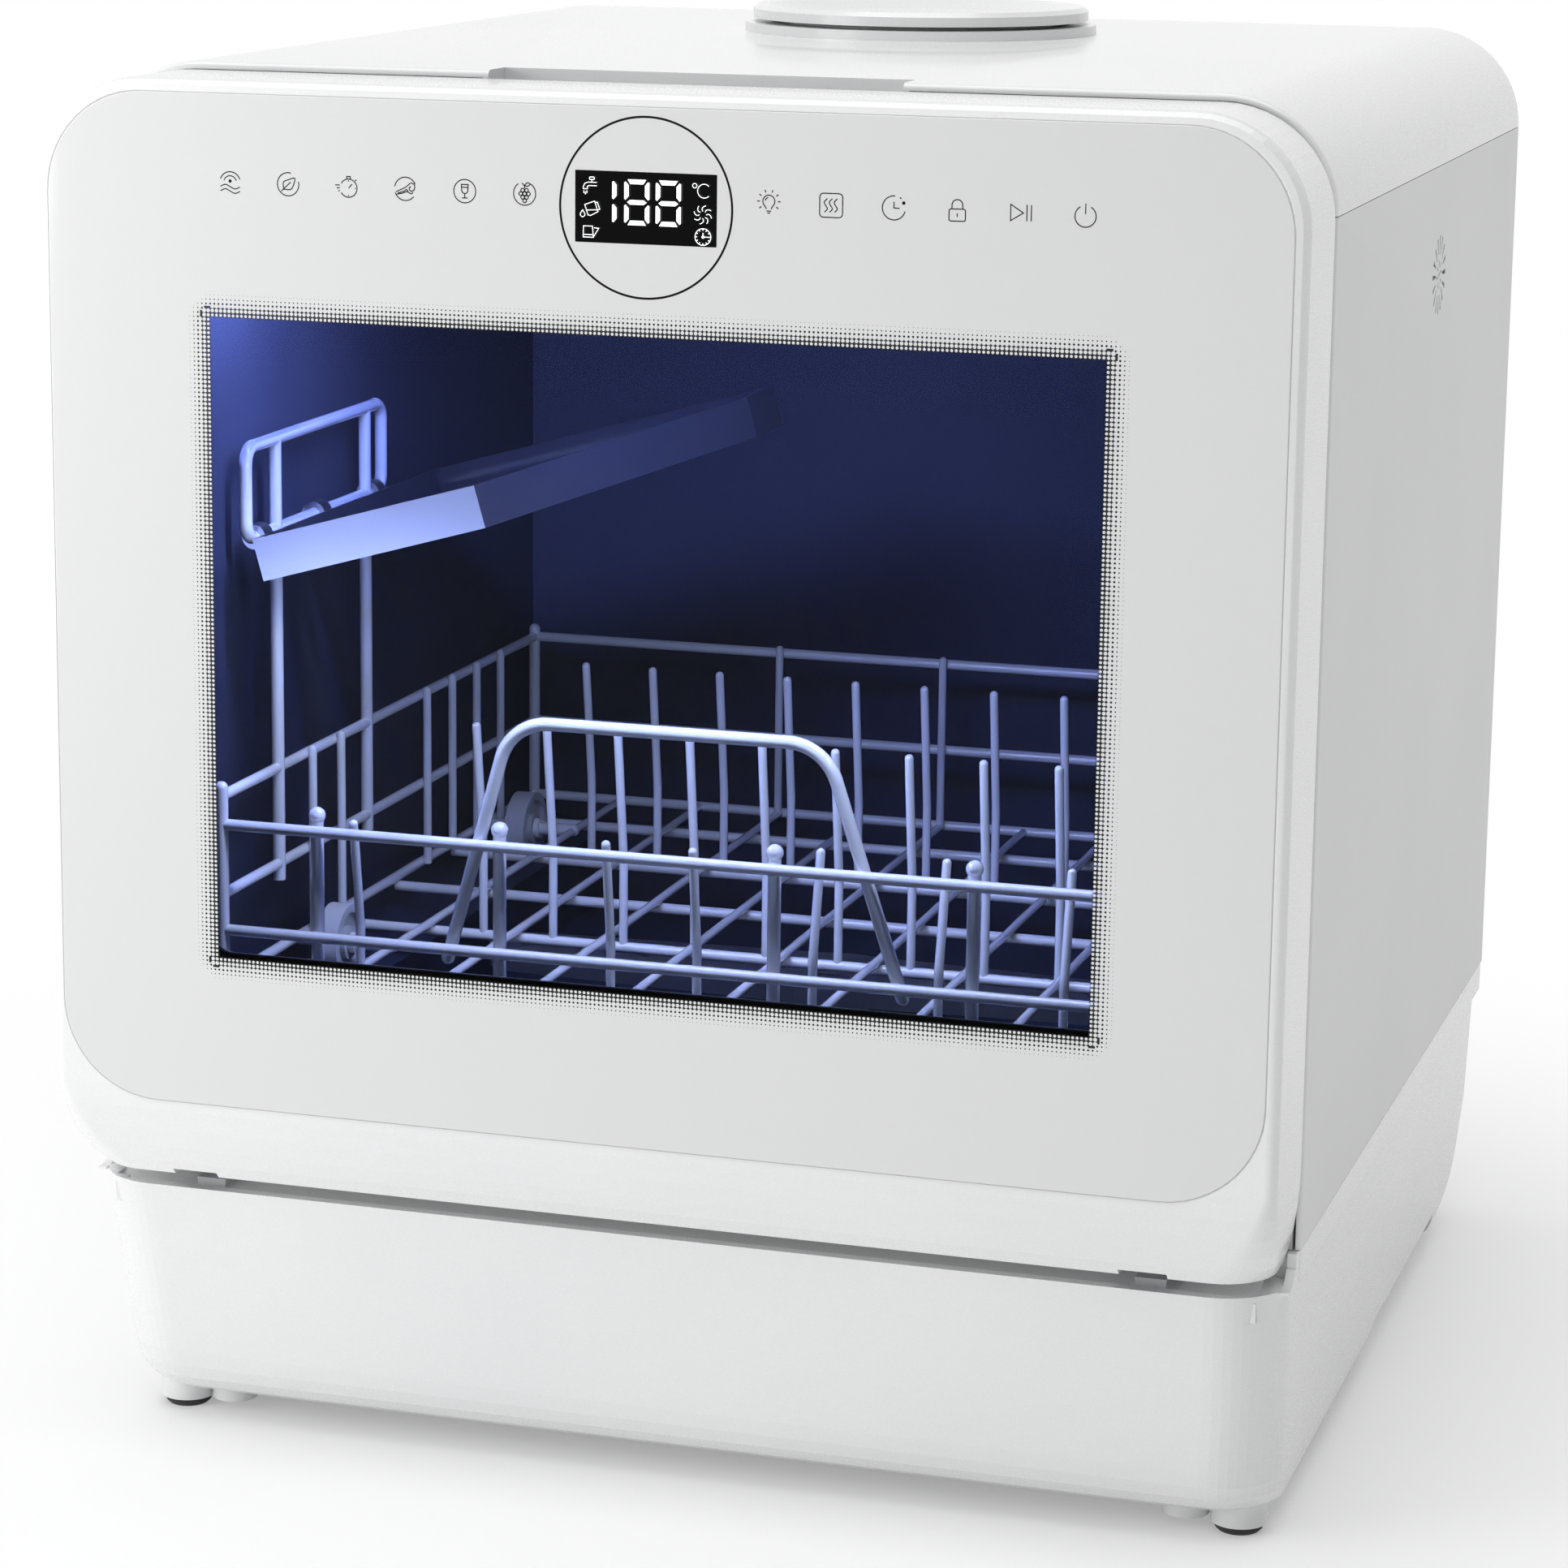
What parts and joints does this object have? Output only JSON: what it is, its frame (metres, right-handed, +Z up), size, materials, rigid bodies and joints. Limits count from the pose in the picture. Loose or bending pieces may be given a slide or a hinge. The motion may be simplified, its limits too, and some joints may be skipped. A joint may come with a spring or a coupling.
{
  "type": "countertop dishwasher",
  "caption": "Compact table-top dishwasher: white box with a drop-down glass door, touch controls and display, wire basket on rollers, spray arm, filter and a top lid for filling by hand.",
  "frame": {"origin": "centre of the bounding box at the floor, on the four foot pads", "axes": "+X to the right seen from the front, +Y to the rear, +Z up; the door's face is at -Y"},
  "size_m": [0.42, 0.46, 0.485],
  "materials": {
    "white_shell": "satin",
    "white_panel": "satin",
    "white_inner": "matt",
    "printed_glass": "gloss",
    "clear_glass": "gloss",
    "dark_rubber": "matt",
    "grey_rubber": "matt",
    "tub_plastic": "matt",
    "blue_lens": "gloss",
    "steel": "brushed",
    "dark_plastic": "matt",
    "grey_plastic": "matt",
    "board_green": "matt",
    "coated_wire": "satin",
    "display_black": "gloss"
  },
  "bodies": {
    "casing": {"base_tray": "white_shell", "foot_pads": "dark_rubber", "side_panel_left": "white_panel", "side_panel_right": "white_panel", "top_cover": "white_shell", "rear_panel": "white_panel", "front_frame": "white_inner", "rear_screws": "steel", "door_seal": "grey_rubber", "hinge_arm_left": "steel", "hinge_arm_right": "steel", "latch_case": "dark_plastic", "tub": "tub_plastic", "lamp_housing": "white_inner", "lamp_lens": "blue_lens", "spray_hub": "grey_plastic", "filter_plate": "steel", "sump": "grey_plastic", "fill_funnel": "white_inner", "water_tank": "grey_plastic", "wash_pump": "dark_plastic", "drain_pump": "dark_plastic", "heater": "steel", "pump_pipes": "dark_plastic", "fan_housing": "dark_plastic", "power_board": "board_green", "water_inlet": "white_inner", "drain_spigot": "white_inner", "cord_gland": "dark_rubber"},
    "door": {"door_frame": "white_shell", "door_glass": "printed_glass", "inner_glass": "clear_glass", "inner_glass_seal": "grey_rubber", "door_liner": "white_inner", "display_module": "display_black", "touch_board": "board_green", "touch_springs": "steel", "latch_striker": "steel", "detergent_cup": "white_inner", "hinge_block_left": "steel", "hinge_block_right": "steel", "hinge_pins": "steel"},
    "basket": {"basket_front_rails": "coated_wire", "basket_side_rails": "coated_wire", "basket_back_rails": "coated_wire", "basket_floor": "coated_wire", "basket_tines": "coated_wire", "plate_hoop": "coated_wire", "shelf_uprights": "coated_wire", "roller_axles": "coated_wire"},
    "roller_front_left": {"roller_front_left": "grey_plastic"},
    "roller_front_right": {"roller_front_right": "grey_plastic"},
    "roller_rear_left": {"roller_rear_left": "grey_plastic"},
    "roller_rear_right": {"roller_rear_right": "grey_plastic"},
    "cup_shelf": {"cup_shelf": "white_inner"},
    "spray_arm": {"spray_arm": "grey_plastic"},
    "filter_cup": {"filter_cup": "grey_plastic"},
    "fill_lid": {"fill_lid": "white_shell"},
    "fan_rotor": {"fan_rotor": "dark_plastic"}
  },
  "joints": [
    {"name": "door_hinge", "type": "hinge", "parent": "casing", "child": "door", "pos_m": [0, -0.216, 0.112], "axis": [1, 0, 0], "range_deg": [0, 90]},
    {"name": "basket_slide", "type": "slide", "parent": "casing", "child": "basket", "axis": [0, -1, 0], "range_m": [0, 0.074]},
    {"name": "roller_front_left_spin", "type": "hinge", "parent": "basket", "child": "roller_front_left", "pos_m": [-0.156, -0.105, 0.1563], "axis": [1, 0, 0], "range_deg": [0, 303]},
    {"name": "roller_front_right_spin", "type": "hinge", "parent": "basket", "child": "roller_front_right", "pos_m": [0.156, -0.105, 0.1563], "axis": [1, 0, 0], "range_deg": [0, 303]},
    {"name": "roller_rear_left_spin", "type": "hinge", "parent": "basket", "child": "roller_rear_left", "pos_m": [-0.156, 0.09, 0.1563], "axis": [1, 0, 0], "range_deg": [0, 303]},
    {"name": "roller_rear_right_spin", "type": "hinge", "parent": "basket", "child": "roller_rear_right", "pos_m": [0.156, 0.09, 0.1563], "axis": [1, 0, 0], "range_deg": [0, 303]},
    {"name": "cup_shelf_fold", "type": "hinge", "parent": "basket", "child": "cup_shelf", "pos_m": [-0.174, -0.08, 0.308], "axis": [0, -1, 0], "range_deg": [0, 42]},
    {"name": "spray_arm_spin", "type": "hinge", "parent": "casing", "child": "spray_arm", "pos_m": [0, -0.005, 0.131], "axis": [0, 0, 1], "continuous": true},
    {"name": "filter_twist", "type": "hinge", "parent": "casing", "child": "filter_cup", "pos_m": [0.074, -0.075, 0.114], "axis": [0, 0, 1], "range_deg": [0, 90]},
    {"name": "fill_lid_lift", "type": "slide", "parent": "casing", "child": "fill_lid", "axis": [0, 0, 1], "range_m": [0, 0.04]},
    {"name": "fan_spin", "type": "hinge", "parent": "casing", "child": "fan_rotor", "pos_m": [0.195, 0.025, 0.399], "axis": [1, 0, 0], "continuous": true}
  ],
  "couplings": [
    {"joint": "basket_slide", "follows": "door_hinge", "m_per_rad": 0.047},
    {"joint": "roller_front_left_spin", "follows": "door_hinge", "ratio": 3.3571},
    {"joint": "roller_front_right_spin", "follows": "door_hinge", "ratio": 3.3571},
    {"joint": "roller_rear_left_spin", "follows": "door_hinge", "ratio": 3.3571},
    {"joint": "roller_rear_right_spin", "follows": "door_hinge", "ratio": 3.3571}
  ]
}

◆ **What is asked**: All of the lines above must be returned exactly.

◆ **Full solution**:
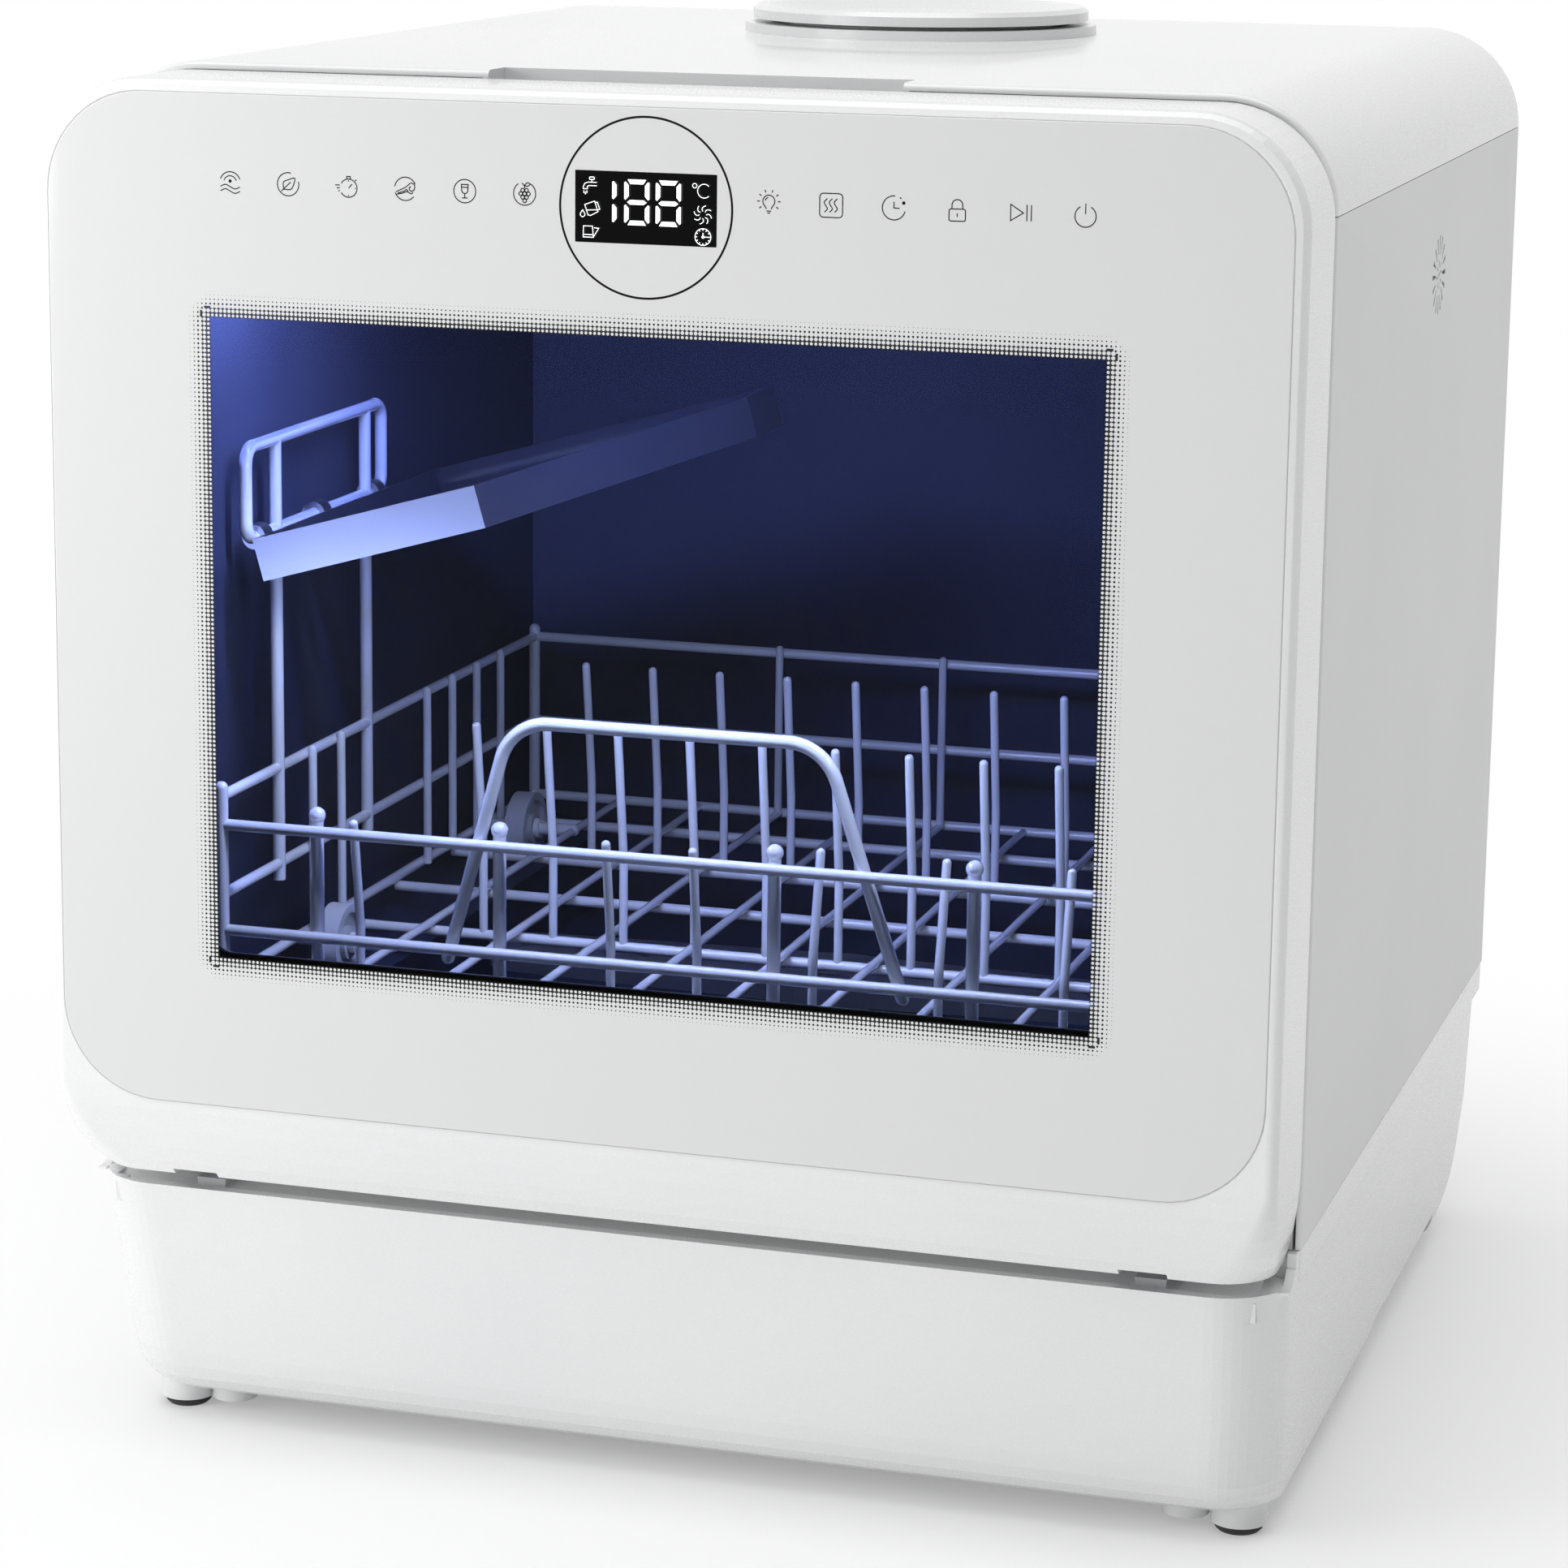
What parts and joints does this object have? Output only JSON: what it is, its frame (metres, right-handed, +Z up), size, materials, rigid bodies and joints. Limits count from the pose in the picture. Loose or bending pieces may be given a slide or a hinge. The motion may be simplified, its limits too, and some joints may be skipped. A joint may come with a spring or a coupling.
{
  "type": "countertop dishwasher",
  "caption": "Compact table-top dishwasher: white box with a drop-down glass door, touch controls and display, wire basket on rollers, spray arm, filter and a top lid for filling by hand.",
  "frame": {"origin": "centre of the bounding box at the floor, on the four foot pads", "axes": "+X to the right seen from the front, +Y to the rear, +Z up; the door's face is at -Y"},
  "size_m": [0.42, 0.46, 0.485],
  "materials": {
    "white_shell": "satin",
    "white_panel": "satin",
    "white_inner": "matt",
    "printed_glass": "gloss",
    "clear_glass": "gloss",
    "dark_rubber": "matt",
    "grey_rubber": "matt",
    "tub_plastic": "matt",
    "blue_lens": "gloss",
    "steel": "brushed",
    "dark_plastic": "matt",
    "grey_plastic": "matt",
    "board_green": "matt",
    "coated_wire": "satin",
    "display_black": "gloss"
  },
  "bodies": {
    "casing": {"base_tray": "white_shell", "foot_pads": "dark_rubber", "side_panel_left": "white_panel", "side_panel_right": "white_panel", "top_cover": "white_shell", "rear_panel": "white_panel", "front_frame": "white_inner", "rear_screws": "steel", "door_seal": "grey_rubber", "hinge_arm_left": "steel", "hinge_arm_right": "steel", "latch_case": "dark_plastic", "tub": "tub_plastic", "lamp_housing": "white_inner", "lamp_lens": "blue_lens", "spray_hub": "grey_plastic", "filter_plate": "steel", "sump": "grey_plastic", "fill_funnel": "white_inner", "water_tank": "grey_plastic", "wash_pump": "dark_plastic", "drain_pump": "dark_plastic", "heater": "steel", "pump_pipes": "dark_plastic", "fan_housing": "dark_plastic", "power_board": "board_green", "water_inlet": "white_inner", "drain_spigot": "white_inner", "cord_gland": "dark_rubber"},
    "door": {"door_frame": "white_shell", "door_glass": "printed_glass", "inner_glass": "clear_glass", "inner_glass_seal": "grey_rubber", "door_liner": "white_inner", "display_module": "display_black", "touch_board": "board_green", "touch_springs": "steel", "latch_striker": "steel", "detergent_cup": "white_inner", "hinge_block_left": "steel", "hinge_block_right": "steel", "hinge_pins": "steel"},
    "basket": {"basket_front_rails": "coated_wire", "basket_side_rails": "coated_wire", "basket_back_rails": "coated_wire", "basket_floor": "coated_wire", "basket_tines": "coated_wire", "plate_hoop": "coated_wire", "shelf_uprights": "coated_wire", "roller_axles": "coated_wire"},
    "roller_front_left": {"roller_front_left": "grey_plastic"},
    "roller_front_right": {"roller_front_right": "grey_plastic"},
    "roller_rear_left": {"roller_rear_left": "grey_plastic"},
    "roller_rear_right": {"roller_rear_right": "grey_plastic"},
    "cup_shelf": {"cup_shelf": "white_inner"},
    "spray_arm": {"spray_arm": "grey_plastic"},
    "filter_cup": {"filter_cup": "grey_plastic"},
    "fill_lid": {"fill_lid": "white_shell"},
    "fan_rotor": {"fan_rotor": "dark_plastic"}
  },
  "joints": [
    {"name": "door_hinge", "type": "hinge", "parent": "casing", "child": "door", "pos_m": [0, -0.216, 0.112], "axis": [1, 0, 0], "range_deg": [0, 90]},
    {"name": "basket_slide", "type": "slide", "parent": "casing", "child": "basket", "axis": [0, -1, 0], "range_m": [0, 0.074]},
    {"name": "roller_front_left_spin", "type": "hinge", "parent": "basket", "child": "roller_front_left", "pos_m": [-0.156, -0.105, 0.1563], "axis": [1, 0, 0], "range_deg": [0, 303]},
    {"name": "roller_front_right_spin", "type": "hinge", "parent": "basket", "child": "roller_front_right", "pos_m": [0.156, -0.105, 0.1563], "axis": [1, 0, 0], "range_deg": [0, 303]},
    {"name": "roller_rear_left_spin", "type": "hinge", "parent": "basket", "child": "roller_rear_left", "pos_m": [-0.156, 0.09, 0.1563], "axis": [1, 0, 0], "range_deg": [0, 303]},
    {"name": "roller_rear_right_spin", "type": "hinge", "parent": "basket", "child": "roller_rear_right", "pos_m": [0.156, 0.09, 0.1563], "axis": [1, 0, 0], "range_deg": [0, 303]},
    {"name": "cup_shelf_fold", "type": "hinge", "parent": "basket", "child": "cup_shelf", "pos_m": [-0.174, -0.08, 0.308], "axis": [0, -1, 0], "range_deg": [0, 42]},
    {"name": "spray_arm_spin", "type": "hinge", "parent": "casing", "child": "spray_arm", "pos_m": [0, -0.005, 0.131], "axis": [0, 0, 1], "continuous": true},
    {"name": "filter_twist", "type": "hinge", "parent": "casing", "child": "filter_cup", "pos_m": [0.074, -0.075, 0.114], "axis": [0, 0, 1], "range_deg": [0, 90]},
    {"name": "fill_lid_lift", "type": "slide", "parent": "casing", "child": "fill_lid", "axis": [0, 0, 1], "range_m": [0, 0.04]},
    {"name": "fan_spin", "type": "hinge", "parent": "casing", "child": "fan_rotor", "pos_m": [0.195, 0.025, 0.399], "axis": [1, 0, 0], "continuous": true}
  ],
  "couplings": [
    {"joint": "basket_slide", "follows": "door_hinge", "m_per_rad": 0.047},
    {"joint": "roller_front_left_spin", "follows": "door_hinge", "ratio": 3.3571},
    {"joint": "roller_front_right_spin", "follows": "door_hinge", "ratio": 3.3571},
    {"joint": "roller_rear_left_spin", "follows": "door_hinge", "ratio": 3.3571},
    {"joint": "roller_rear_right_spin", "follows": "door_hinge", "ratio": 3.3571}
  ]
}